A robust double edger is designed for continuous performance. For this performance to be achieved in practice, it needs regular technical checks. This applies to professional sawmill operations as well as agricultural use or ambitious private users with constant throughput.
Quality at the cut edge is always a matter of coordination
Many users look for the one cause. In reality, the best cut edge is almost always the result of cleanly coordinated factors. A sharp blade alone is not enough if the setup is not right. Precise guidance alone does little if the wood is under tension. And a low feed rate does not automatically improve the result if the blade is already dull.
Precisely for this reason, a sober, technical approach is worthwhile.

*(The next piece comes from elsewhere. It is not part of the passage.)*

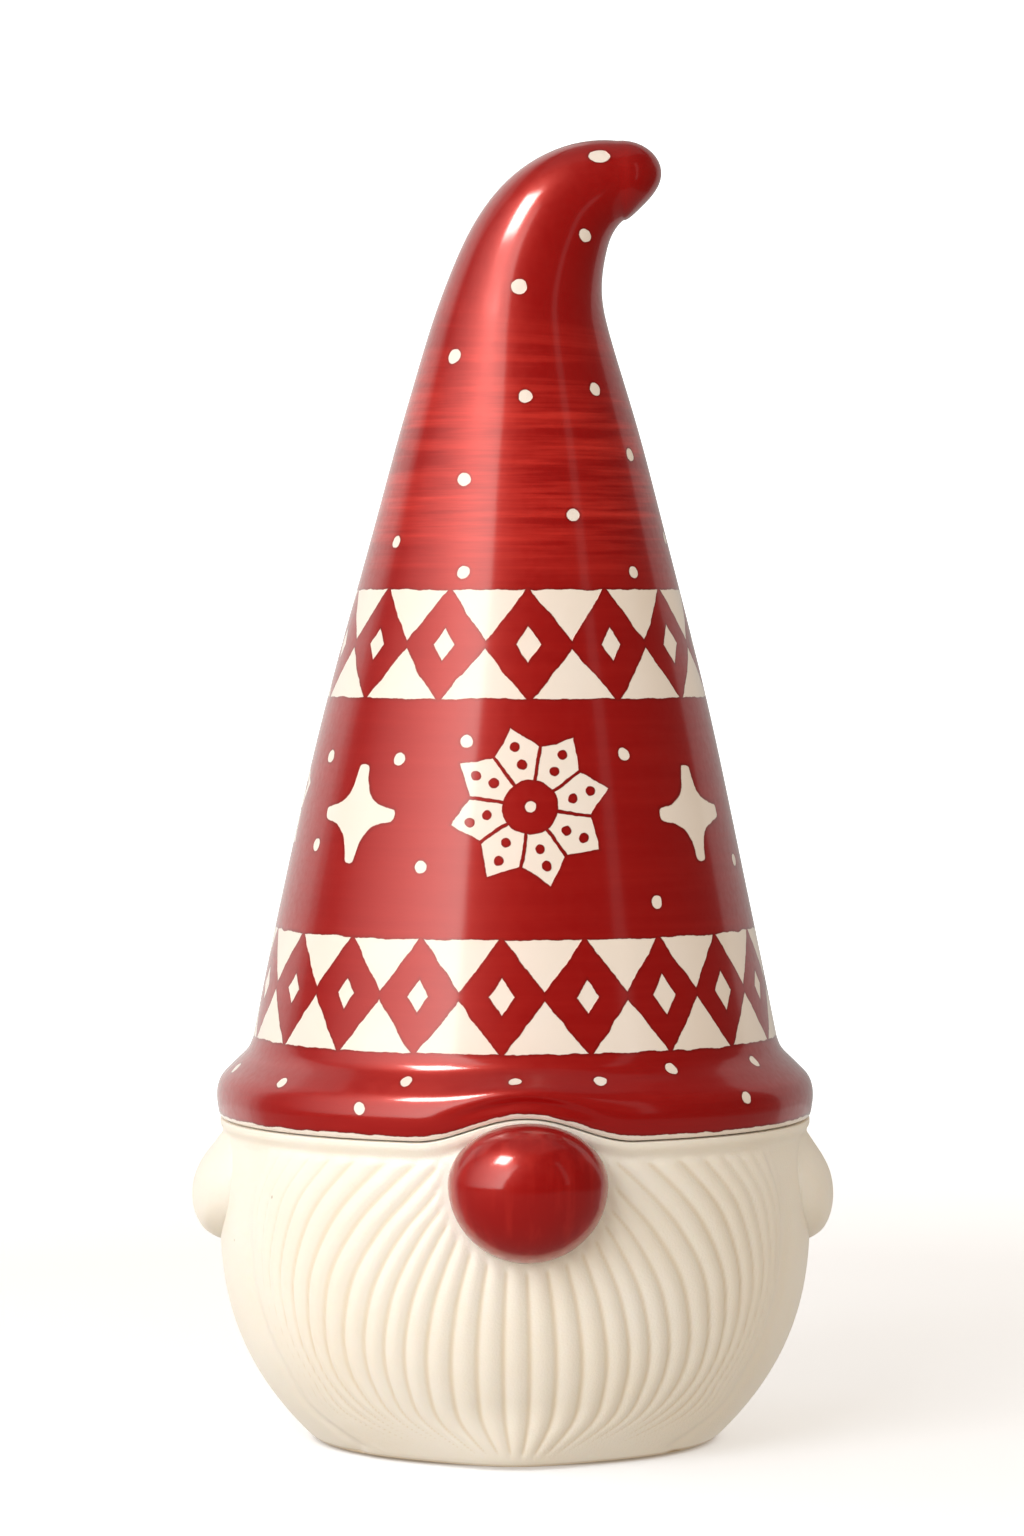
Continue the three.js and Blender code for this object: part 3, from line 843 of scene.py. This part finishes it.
class GnomeBeard(bpy.types.PropertyGroup):
    """Sizes of the fluted beard."""

    groove_depth: bpy.props.FloatProperty(
        name="Groove depth", description="Depth of the widest grooves", default=0.001, unit="LENGTH"
    )
    groove_share: bpy.props.FloatProperty(
        name="Groove share",
        description="Depth of a groove as a part of the distance between ridges",
        default=0.2,
    )
    beard_raise: bpy.props.FloatProperty(
        name="Beard raise",
        description="How far the beard stands out of the jar's side",
        default=0.0006,
        unit="LENGTH",
    )


class GnomeDecoration(bpy.types.PropertyGroup):
    """Sizes of the glaze pattern on the hat."""

    dot_radius: bpy.props.FloatProperty(
        name="Dot radius", description="Radius of a loose dot", default=0.00145, unit="LENGTH"
    )
    flower_reach: bpy.props.FloatProperty(
        name="Flower reach",
        description="From a flower's middle to the points of its petals",
        default=0.0186,
        unit="LENGTH",
    )
    star_reach: bpy.props.FloatProperty(
        name="Star reach", description="Length of a star's arm", default=0.0114, unit="LENGTH"
    )
    small_diamond_width: bpy.props.FloatProperty(
        name="Small diamond width",
        description="Width of the ivory diamond inside each red one",
        default=0.0056,
        unit="LENGTH",
    )
    small_diamond_height: bpy.props.FloatProperty(
        name="Small diamond height",
        description="Height of the ivory diamond inside each red one",
        default=0.0079,
        unit="LENGTH",
    )
    hand_wobble: bpy.props.FloatProperty(
        name="Hand wobble",
        description="How far the painted edges wander",
        default=0.0014,
        unit="LENGTH",
    )
    streak_strength: bpy.props.FloatProperty(
        name="Streaks", description="Strength of the brush streaks", default=0.75, subtype="FACTOR"
    )
    gloss: bpy.props.FloatProperty(
        name="Glaze roughness",
        description="Roughness of the glaze's clear skin",
        default=0.13,
        subtype="FACTOR",
    )


class GnomeColours(bpy.types.PropertyGroup):
    """Colours of the glazes and of the small parts."""

    red_deep: bpy.props.FloatVectorProperty(
        name="Deep red",
        description="Red glaze where it is thick",
        default=linear("960407"),
        size=4,
        subtype="COLOR",
    )
    red_light: bpy.props.FloatVectorProperty(
        name="Light red",
        description="Red glaze where the brush left it thin",
        default=linear("D4332A"),
        size=4,
        subtype="COLOR",
    )
    ivory: bpy.props.FloatVectorProperty(
        name="Ivory", description="Ivory glaze", default=linear("F5F1E9"), size=4, subtype="COLOR"
    )
    ivory_warm: bpy.props.FloatVectorProperty(
        name="Warm ivory",
        description="Ivory glaze where it is thin over the clay",
        default=linear("F2EADC"),
        size=4,
        subtype="COLOR",
    )
    # Painted shade colour for the ivory deep in the beard's grooves, where shade falls.
    ivory_groove_shade: bpy.props.FloatVectorProperty(
        name="Painted groove shade",
        description="Painted shade on the ivory deep in the beard's grooves",
        default=linear("DAC8A9"),
        size=4,
        subtype="COLOR",
    )
    felt: bpy.props.FloatVectorProperty(
        name="Felt",
        description="Felt under the base",
        default=linear("5E5850"),
        size=4,
        subtype="COLOR",
    )
    silicone: bpy.props.FloatVectorProperty(
        name="Seal", description="Silicone seal", default=linear("ECE9E2"), size=4, subtype="COLOR"
    )
    floor: bpy.props.FloatVectorProperty(
        name="Floor", description="Studio paper", default=linear("F3F5FA"), size=4, subtype="COLOR"
    )


class GnomeStudio(bpy.types.PropertyGroup):
    """Strengths of the studio's lights."""

    key_power: bpy.props.FloatProperty(
        name="Key light",
        description="Power of the soft light at the left",
        default=6.0,
        unit="POWER",
    )
    fill_power: bpy.props.FloatProperty(
        name="Fill light",
        description="Power of the warm light at the right",
        default=0.5,
        unit="POWER",
    )
    panel_glow: bpy.props.FloatProperty(
        name="Panel brightness",
        description="Brightness of the left panel that the glaze mirrors",
        default=3.6,
    )
    back_glow: bpy.props.FloatProperty(
        name="Back brightness",
        description="Brightness of the panel behind that the glaze mirrors at its edges",
        default=0.45,
    )
    room: bpy.props.FloatProperty(
        name="Room light", description="Brightness of the room all round", default=0.68
    )
    floor_glow: bpy.props.FloatProperty(
        name="Floor glow", description="How much the studio paper glows", default=0.3
    )


# ---- Operators ----


class GNOME_OT_jar(bpy.types.Operator):
    """Build the round jar with its fluted beard, face band and mouth."""

    bl_idname = "gnome.jar"
    bl_label = "Jar"

    def execute(self, context):
        mesh = spun("jar_shell", self.profile(), 480)
        x, y, z = points_of(mesh).T
        radius = np.hypot(x, y)
        # Columns crowd towards the face, where the beard is.
        turn = np.arctan2(x, -y)
        turn = turn - 0.5 * np.sin(turn)
        outer = (radius > side_radius(np.minimum(z, BAND_BOTTOM)) - 3) & (z > FOOT_HEIGHT + 0.2)
        lift = smoothstep(z, BELLY_HEIGHT, BAND_BOTTOM)
        lift *= 1 - smoothstep(z, BAND_TOP, RIM_HEIGHT)
        lifted = z + ARCH_RISE * arch_at(turn) * lift * outer
        points = np.stack([radius * np.sin(turn), -radius * np.cos(turn), lifted], 1)
        relief, groove = beard_relief(points, z, context.scene.gnome_beard)
        radius = radius + relief * outer
        points = np.stack([radius * np.sin(turn), -radius * np.cos(turn), lifted], 1)
        # The beard's point pushes the front of the foot out.
        front = np.exp(-((points[:, 0] / POINT_HALF_WIDTH) ** 2)) * (points[:, 1] < 0)
        low = (1 - smoothstep(z, FOOT_HEIGHT, POINT_TOP)) * (radius > FELT_RADIUS + 1)
        points[:, 1] -= POINT_OUT * front * low
        move_points(mesh, points)
        # The groove depth is kept for the painted shade that the ivory glaze puts in the grooves.
        store(mesh, "groove", groove * outer)
        finished(mesh, "jar", "jar_body", [ivory_glaze()])
        return {"FINISHED"}

    def profile(self):
        recess = FELT_RADIUS + GLUE_GAP
        foot = [(0, RECESS_TOP), (recess, RECESS_TOP)]
        foot += [(recess, FOOT_HEIGHT + 0.4), (recess + 0.4, FOOT_HEIGHT)]
        edge = arc(FOOT_RADIUS - 0.7, FOOT_HEIGHT + 1.1, 1.2, 1.1, -90, -20, 5)
        rim_middle = RIM_HEIGHT - RIM_ROUNDING
        rim = arc(NECK_RADIUS - RIM_ROUNDING, rim_middle, RIM_ROUNDING, RIM_ROUNDING, 0, 90, 5)
        lip = arc(MOUTH_RADIUS + RIM_ROUNDING, rim_middle, RIM_ROUNDING, RIM_ROUNDING, 90, 180, 5)
        low, high = FLOOR_TOP + WALL, BAND_BOTTOM - WALL
        inner = [(float(side_radius(z)) - WALL, z) for z in np.linspace(high, low, 18)]
        floor_radius = float(side_radius(FLOOR_TOP)) - 2 * WALL
        inner = spline([lip[-1], (MOUTH_RADIUS, BAND_TOP), *inner, (floor_radius, FLOOR_TOP)], 40)
        floor = [(floor_radius / 2, FLOOR_TOP), (0, FLOOR_TOP)]
        return foot + edge + jar_skin() + rim + lip + inner[1:] + floor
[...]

Don't guess, but observe. Don't just adjust, but classify the fault pattern. Those who work this way improve the cut edge more sustainably and prevent small quality problems from leading to unnecessary material loss.
This approach is clearly evident in Forestor Pilous's product range: clean cuts are not only created by machine performance but by the interplay of robust technology, a suitable saw blade, and consistent maintenance. For businesses that need to work economically, this is precisely the crucial point.
Therefore, anyone who wants to improve the cut edge on the double edger should not rely on quick, isolated measures. The best results are achieved when tool condition, material guidance, and machine smoothness are consistently brought together in everyday work. Only then does a decent edging cut become an edge that also convinces in further processing steps.